With respect to contract 46999, it would be fair to allocate to the defendant responsibility for the portion of the delay in the performance of the contract that is represented by the period from the beginning of the defendant's default in April 1950 to the beginning of the pilot run in October 1950 pursuant to the agreement of the parties. This period constituted about 23 percent of the total delay.
On the basis indicated in the preceding paragraph, a jury-type award to the plaintiff of $40,319 (approximately 23 percent of the plaintiff's total loss on this contract) as damages for the defendant's breach of contract is warranted.

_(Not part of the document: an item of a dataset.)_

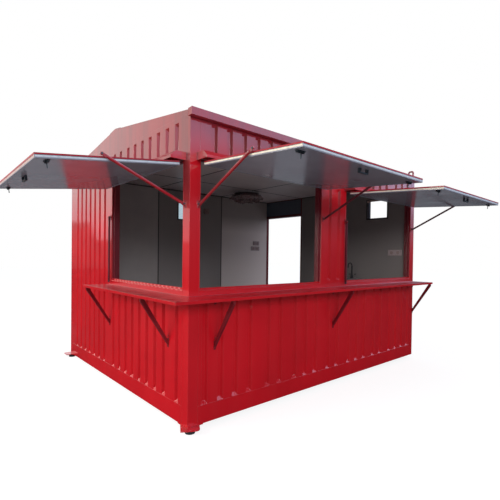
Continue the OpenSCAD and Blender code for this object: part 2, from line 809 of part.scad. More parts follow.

Under the provisions of contract 4661 (third count), it was to be completed by the plaintiff in October 1951. It was actually completed in December 1952. Thus, the plaintiff experienced a delay of approximately 14 months, and the plaintiff sustained a financial loss totaling $18,787.46 in performing this contract. However, the defendant was responsible for only 2½ months of the delay.
Accordingly, it would be proper to make a jury-type award of $3,382 (approximately 18 percent of the plaintiff's total loss on this contract) to the plaintiff as damages for the defendant's breach of contract 4661.
The plaintiff experienced a delay of 17 months in completing the performance of contract 45928 (fifth count) and the plaintiff's loss on the contract amounted to $148,644.47.
The defendant's breaches of this contract probably were responsible for about a fourth of the overall delay. Consequently, a jury-type award in the amount of $38,000 should be made to the plaintiff as damages for the defendant's breaches of contract 45928.
For these reasons, a judgment for the plaintiff in the amount of $81,701 should be entered.